**Problem statement**
Return the lines exactly as they stand, from the first of the material through the line containing "RING_HEIGHT = (HOOK_REACH".

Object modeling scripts
__________________________________________________
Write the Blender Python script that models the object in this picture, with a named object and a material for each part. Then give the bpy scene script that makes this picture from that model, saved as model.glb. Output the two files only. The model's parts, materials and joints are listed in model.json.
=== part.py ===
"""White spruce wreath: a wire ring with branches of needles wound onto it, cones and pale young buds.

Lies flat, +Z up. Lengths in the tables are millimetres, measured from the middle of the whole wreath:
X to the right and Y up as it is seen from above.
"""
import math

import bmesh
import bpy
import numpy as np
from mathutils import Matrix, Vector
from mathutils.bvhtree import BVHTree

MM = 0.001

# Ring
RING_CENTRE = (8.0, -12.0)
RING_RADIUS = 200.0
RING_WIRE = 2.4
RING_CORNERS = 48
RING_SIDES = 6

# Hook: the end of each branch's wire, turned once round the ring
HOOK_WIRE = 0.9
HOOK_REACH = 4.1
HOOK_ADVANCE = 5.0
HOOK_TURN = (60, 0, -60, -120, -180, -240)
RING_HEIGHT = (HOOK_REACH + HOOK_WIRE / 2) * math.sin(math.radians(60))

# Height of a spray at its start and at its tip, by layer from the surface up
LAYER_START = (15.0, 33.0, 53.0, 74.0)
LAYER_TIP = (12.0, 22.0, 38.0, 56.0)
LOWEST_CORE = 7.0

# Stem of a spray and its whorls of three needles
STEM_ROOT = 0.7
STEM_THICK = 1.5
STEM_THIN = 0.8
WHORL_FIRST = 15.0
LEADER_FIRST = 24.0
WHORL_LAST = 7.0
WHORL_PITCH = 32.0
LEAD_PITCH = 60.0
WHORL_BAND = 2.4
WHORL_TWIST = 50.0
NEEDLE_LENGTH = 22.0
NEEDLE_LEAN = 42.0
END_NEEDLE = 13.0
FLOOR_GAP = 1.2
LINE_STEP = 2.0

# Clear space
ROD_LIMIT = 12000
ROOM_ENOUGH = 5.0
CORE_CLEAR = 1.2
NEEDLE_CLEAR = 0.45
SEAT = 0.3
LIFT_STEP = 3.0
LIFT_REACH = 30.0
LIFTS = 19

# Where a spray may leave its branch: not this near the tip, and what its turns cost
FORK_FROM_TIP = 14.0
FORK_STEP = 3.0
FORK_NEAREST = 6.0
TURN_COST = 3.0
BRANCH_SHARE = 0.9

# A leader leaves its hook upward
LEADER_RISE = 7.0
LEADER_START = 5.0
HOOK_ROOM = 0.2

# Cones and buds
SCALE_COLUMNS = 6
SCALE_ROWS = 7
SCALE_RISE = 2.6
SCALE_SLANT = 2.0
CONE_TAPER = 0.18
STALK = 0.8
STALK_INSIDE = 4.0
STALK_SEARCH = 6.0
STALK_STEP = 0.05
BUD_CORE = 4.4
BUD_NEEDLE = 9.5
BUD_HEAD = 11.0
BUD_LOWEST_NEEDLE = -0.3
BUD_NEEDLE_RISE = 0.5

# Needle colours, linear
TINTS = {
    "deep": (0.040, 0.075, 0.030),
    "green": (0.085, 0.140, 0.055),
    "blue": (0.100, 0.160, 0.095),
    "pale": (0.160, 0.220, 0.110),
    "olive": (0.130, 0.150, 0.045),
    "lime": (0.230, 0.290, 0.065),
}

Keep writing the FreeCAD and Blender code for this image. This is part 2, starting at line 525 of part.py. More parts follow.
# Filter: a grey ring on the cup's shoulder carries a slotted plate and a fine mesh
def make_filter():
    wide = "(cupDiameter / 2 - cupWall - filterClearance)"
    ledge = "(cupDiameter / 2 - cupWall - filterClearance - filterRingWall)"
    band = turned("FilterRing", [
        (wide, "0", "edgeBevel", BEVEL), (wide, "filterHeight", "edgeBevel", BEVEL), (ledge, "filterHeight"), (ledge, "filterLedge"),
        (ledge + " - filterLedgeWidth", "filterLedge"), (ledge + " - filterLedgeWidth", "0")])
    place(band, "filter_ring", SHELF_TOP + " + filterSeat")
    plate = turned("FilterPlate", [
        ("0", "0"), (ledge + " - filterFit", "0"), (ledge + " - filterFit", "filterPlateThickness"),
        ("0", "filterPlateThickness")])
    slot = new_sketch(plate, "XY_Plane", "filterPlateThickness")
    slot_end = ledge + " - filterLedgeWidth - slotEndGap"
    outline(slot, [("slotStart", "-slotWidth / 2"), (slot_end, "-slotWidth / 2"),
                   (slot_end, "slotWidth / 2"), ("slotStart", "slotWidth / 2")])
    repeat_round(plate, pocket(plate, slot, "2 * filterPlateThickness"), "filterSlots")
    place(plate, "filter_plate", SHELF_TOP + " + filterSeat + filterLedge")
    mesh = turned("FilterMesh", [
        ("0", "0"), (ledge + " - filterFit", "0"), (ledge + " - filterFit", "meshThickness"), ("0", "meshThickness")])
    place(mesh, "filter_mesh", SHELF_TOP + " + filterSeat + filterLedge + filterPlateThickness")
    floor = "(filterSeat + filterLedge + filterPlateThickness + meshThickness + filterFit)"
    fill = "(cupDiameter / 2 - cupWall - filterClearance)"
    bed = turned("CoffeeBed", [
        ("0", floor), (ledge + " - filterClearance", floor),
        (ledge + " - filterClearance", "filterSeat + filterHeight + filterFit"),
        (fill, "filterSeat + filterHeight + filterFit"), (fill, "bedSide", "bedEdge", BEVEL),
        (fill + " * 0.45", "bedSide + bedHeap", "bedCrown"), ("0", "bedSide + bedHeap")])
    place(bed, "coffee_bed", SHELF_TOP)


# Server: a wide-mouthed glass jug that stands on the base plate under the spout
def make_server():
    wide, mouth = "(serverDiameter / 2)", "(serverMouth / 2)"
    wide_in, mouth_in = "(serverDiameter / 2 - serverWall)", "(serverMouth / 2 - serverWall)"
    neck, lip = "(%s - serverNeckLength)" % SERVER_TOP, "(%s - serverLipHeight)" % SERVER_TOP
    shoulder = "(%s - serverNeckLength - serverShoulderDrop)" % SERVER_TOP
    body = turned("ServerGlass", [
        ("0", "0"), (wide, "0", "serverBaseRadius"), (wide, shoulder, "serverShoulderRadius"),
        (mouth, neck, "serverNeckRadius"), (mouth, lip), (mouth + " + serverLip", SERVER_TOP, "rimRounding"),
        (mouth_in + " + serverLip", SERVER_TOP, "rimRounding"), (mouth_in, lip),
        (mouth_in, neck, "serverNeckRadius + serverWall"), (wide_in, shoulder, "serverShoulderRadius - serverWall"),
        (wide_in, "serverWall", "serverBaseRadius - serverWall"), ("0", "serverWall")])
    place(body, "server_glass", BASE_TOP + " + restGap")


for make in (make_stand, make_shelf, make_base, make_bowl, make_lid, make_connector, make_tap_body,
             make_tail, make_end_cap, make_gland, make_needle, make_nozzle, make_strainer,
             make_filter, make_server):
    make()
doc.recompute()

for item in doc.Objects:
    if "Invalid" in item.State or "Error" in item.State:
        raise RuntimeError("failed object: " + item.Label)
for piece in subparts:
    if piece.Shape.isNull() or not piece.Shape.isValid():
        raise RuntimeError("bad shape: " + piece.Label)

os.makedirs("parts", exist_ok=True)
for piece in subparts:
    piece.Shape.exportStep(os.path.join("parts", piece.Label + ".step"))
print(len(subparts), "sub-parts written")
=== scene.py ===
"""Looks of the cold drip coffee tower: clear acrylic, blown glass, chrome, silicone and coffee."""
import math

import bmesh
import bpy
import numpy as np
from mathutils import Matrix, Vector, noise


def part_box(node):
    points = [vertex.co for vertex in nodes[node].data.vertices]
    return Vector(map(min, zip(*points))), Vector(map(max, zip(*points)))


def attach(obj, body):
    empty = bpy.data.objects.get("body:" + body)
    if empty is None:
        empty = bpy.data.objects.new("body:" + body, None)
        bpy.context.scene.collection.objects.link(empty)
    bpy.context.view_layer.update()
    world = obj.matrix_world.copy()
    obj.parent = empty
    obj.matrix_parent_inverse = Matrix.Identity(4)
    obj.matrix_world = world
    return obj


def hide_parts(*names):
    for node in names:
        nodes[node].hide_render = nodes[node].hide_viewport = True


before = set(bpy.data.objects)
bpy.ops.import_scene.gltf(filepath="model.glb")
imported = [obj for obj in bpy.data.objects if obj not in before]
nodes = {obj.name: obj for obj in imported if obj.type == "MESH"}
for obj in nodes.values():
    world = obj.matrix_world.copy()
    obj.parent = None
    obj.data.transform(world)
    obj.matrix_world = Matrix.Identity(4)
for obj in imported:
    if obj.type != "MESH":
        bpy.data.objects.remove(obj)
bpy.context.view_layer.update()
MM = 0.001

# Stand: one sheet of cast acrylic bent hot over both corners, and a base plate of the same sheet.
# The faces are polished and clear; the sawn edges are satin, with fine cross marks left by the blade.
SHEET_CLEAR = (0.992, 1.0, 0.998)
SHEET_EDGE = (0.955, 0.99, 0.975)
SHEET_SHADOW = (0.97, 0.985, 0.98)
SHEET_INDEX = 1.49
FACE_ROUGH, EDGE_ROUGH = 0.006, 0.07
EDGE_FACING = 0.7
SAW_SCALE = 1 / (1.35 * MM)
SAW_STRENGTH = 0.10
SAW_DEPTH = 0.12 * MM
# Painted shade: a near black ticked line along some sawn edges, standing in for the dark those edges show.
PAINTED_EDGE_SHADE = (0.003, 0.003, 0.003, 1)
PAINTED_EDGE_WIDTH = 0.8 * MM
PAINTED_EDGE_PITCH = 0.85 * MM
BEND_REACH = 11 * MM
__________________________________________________
**Result for this task**
Write the Blender Python script that models the object in this picture, with a named object and a material for each part. Then give the bpy scene script that makes this picture from that model, saved as model.glb. Output the two files only. The model's parts, materials and joints are listed in model.json.
=== part.py ===
"""White spruce wreath: a wire ring with branches of needles wound onto it, cones and pale young buds.

Lies flat, +Z up. Lengths in the tables are millimetres, measured from the middle of the whole wreath:
X to the right and Y up as it is seen from above.
"""
import math

import bmesh
import bpy
import numpy as np
from mathutils import Matrix, Vector
from mathutils.bvhtree import BVHTree

MM = 0.001

# Ring
RING_CENTRE = (8.0, -12.0)
RING_RADIUS = 200.0
RING_WIRE = 2.4
RING_CORNERS = 48
RING_SIDES = 6

# Hook: the end of each branch's wire, turned once round the ring
HOOK_WIRE = 0.9
HOOK_REACH = 4.1
HOOK_ADVANCE = 5.0
HOOK_TURN = (60, 0, -60, -120, -180, -240)
RING_HEIGHT = (HOOK_REACH + HOOK_WIRE / 2) * math.sin(math.radians(60))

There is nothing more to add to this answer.